WALL STREET JOURNAL, CNN, BLOOMBERG (USA), REUTERS
WASHINGTON – The House of Representatives has approved a Senate bill to avoid the American and global economy facing the dreaded consequences of the so-called "fiscal cliff" of automatic tax hikes and spending cuts across the United States.
Hailed as a victory for President Barack Obama, the vote on the compromise measure came just after 11 PM Tuesday, avoiding income tax increases for more than 99% of households, reports Bloomberg. Stock markets around the world Wednesday surged on the news of the deal in Washington.

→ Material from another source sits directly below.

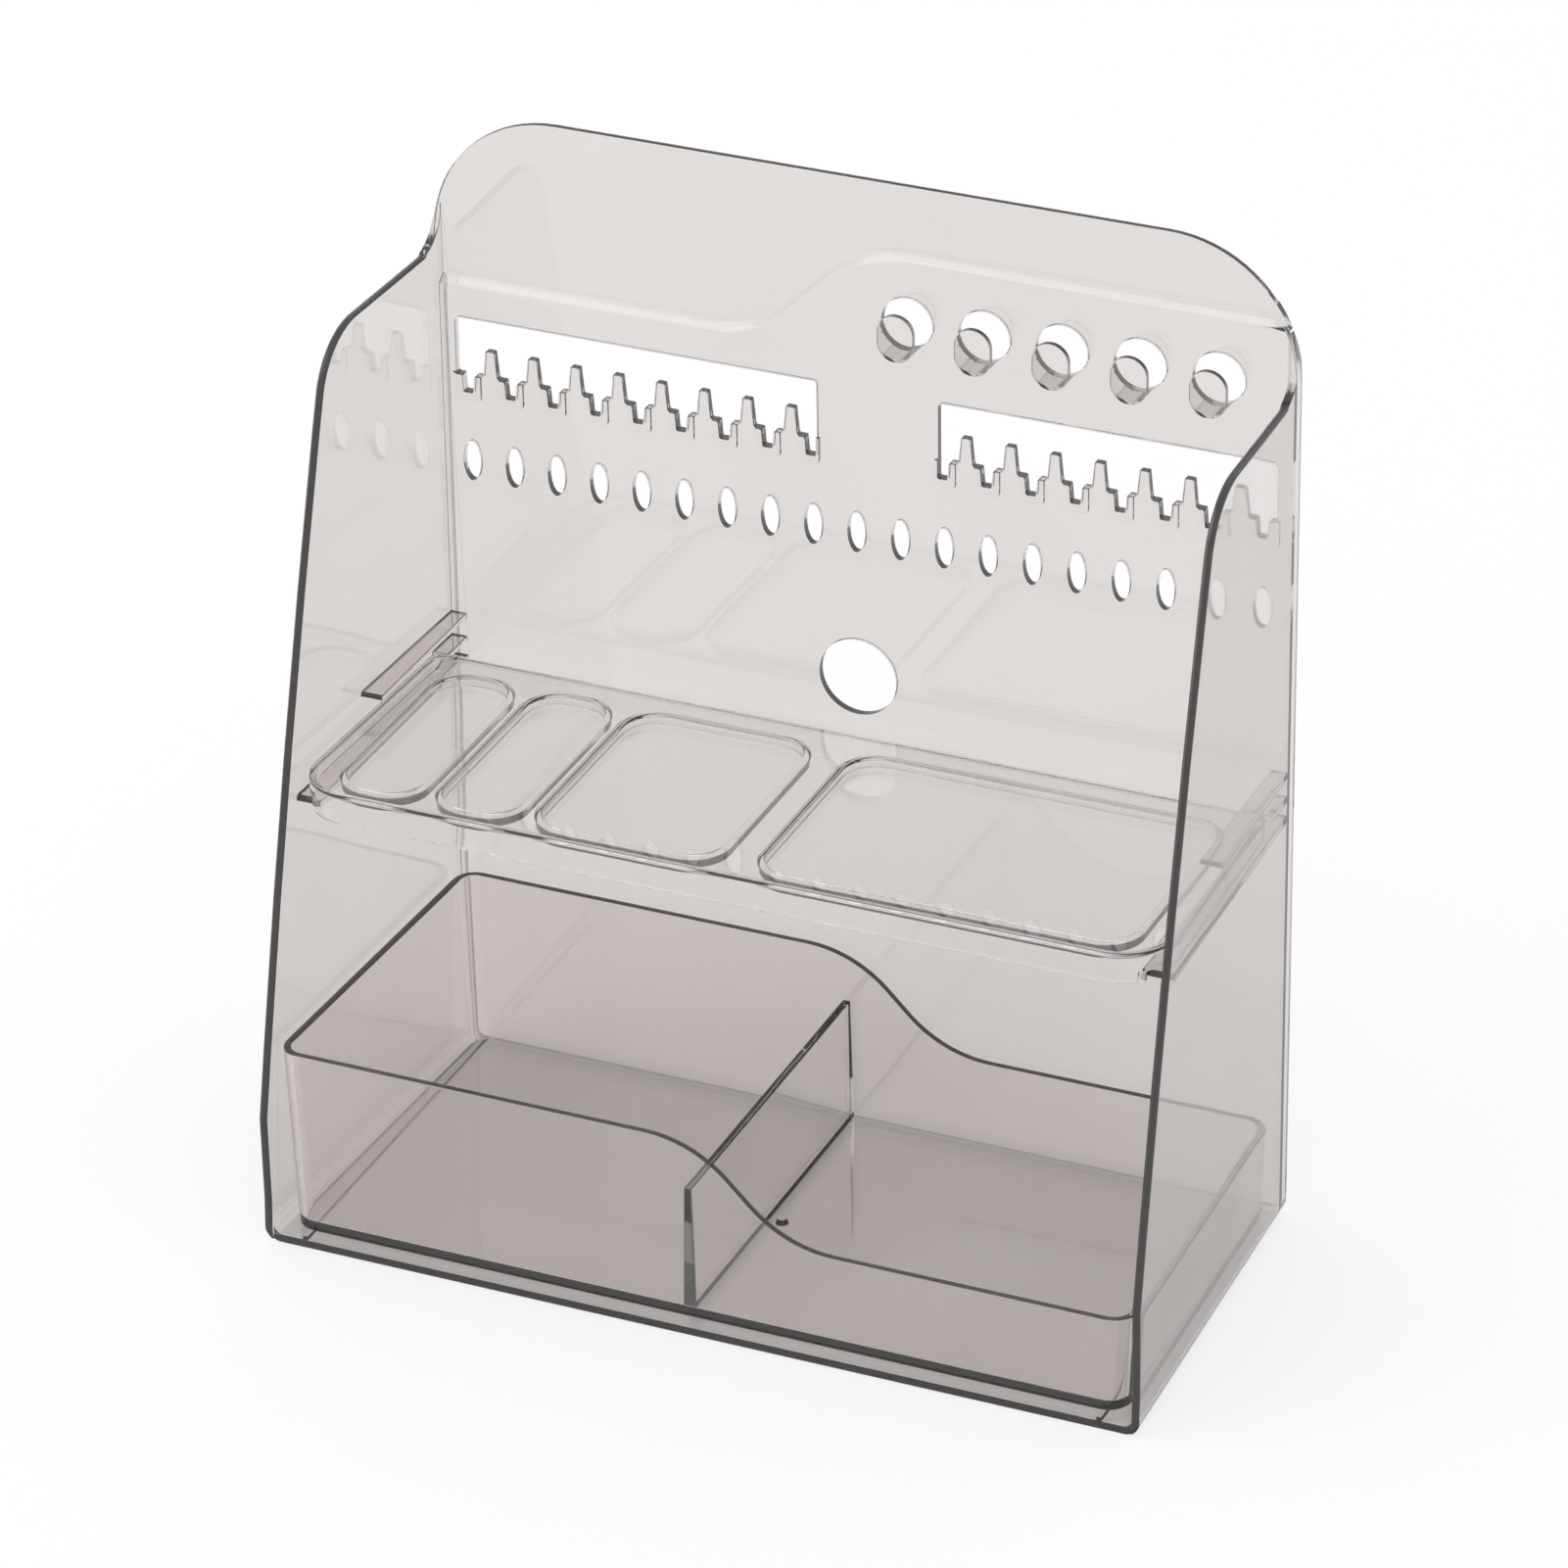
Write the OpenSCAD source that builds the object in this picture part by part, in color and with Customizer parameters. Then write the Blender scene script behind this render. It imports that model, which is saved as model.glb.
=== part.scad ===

The 257-167 vote largely fell along partisan lines, reports CNN, but enough Republicans fell in line behind House Speaker John Bohener to push the bill forward. Of the favorable votes, 172 were Democrats and 85 were Republicans. Sixteeen Democrats voted against the bill, with 151 Republicans "No" votes, including Majority Leader Eric Cantor.
After the Senate bill passed after midnight on Jan. 1, Bohener ordered a vote on the bill, which President Obama said he’d sign into law.
"Thanks to the votes of Democrats and Republicans in Congress I will sign a law that raises taxes on the wealthiest 2% of Americans while preventing a middle-class tax hike that could have sent the economy back into recession and obviously had a severe impact on families all across America," Obama said.
According to the deal, the tax rate for individuals making more than $400,000 and couples making more than $450,000 will rise from the current 35% to the Clinton-era rate of 39.6%, reports CNN. Itemized deductions would be capped for individuals making $250,000 and for married couples making $300,000.
New battles in the Senate are expected to occur this year. In two months, the delayed $110 billion in spending cuts will again kick in. At the same time, the U.S. will face the need to increase its borrowing limit, a change that can only be made by Congress. While the Republicans want to use the debt ceiling to extract spending cuts, President Obama has warned he would not negotiate, explains The Wall Street Journal.
After news of the deal spread, Asian stocks climbed and the yen fell. The MSCI Asia Pacific excluding Japan Index climbed 1.7 percent at 12:22 p.m. in Hong Kong. The yen tumbled 1.1 percent to 115.73 per euro and the Dollar Index, which tracks six peers, fell 0.4 percent, reports Bloomberg.
London's FTSE, Frankfurt's DAX and Paris' CAC 40 opened between 1.4-1.9 percent higher, reports Reuters.
This deal comes after weeks of bitter negotiations between Democrats and Republicans over budget management and tax increases.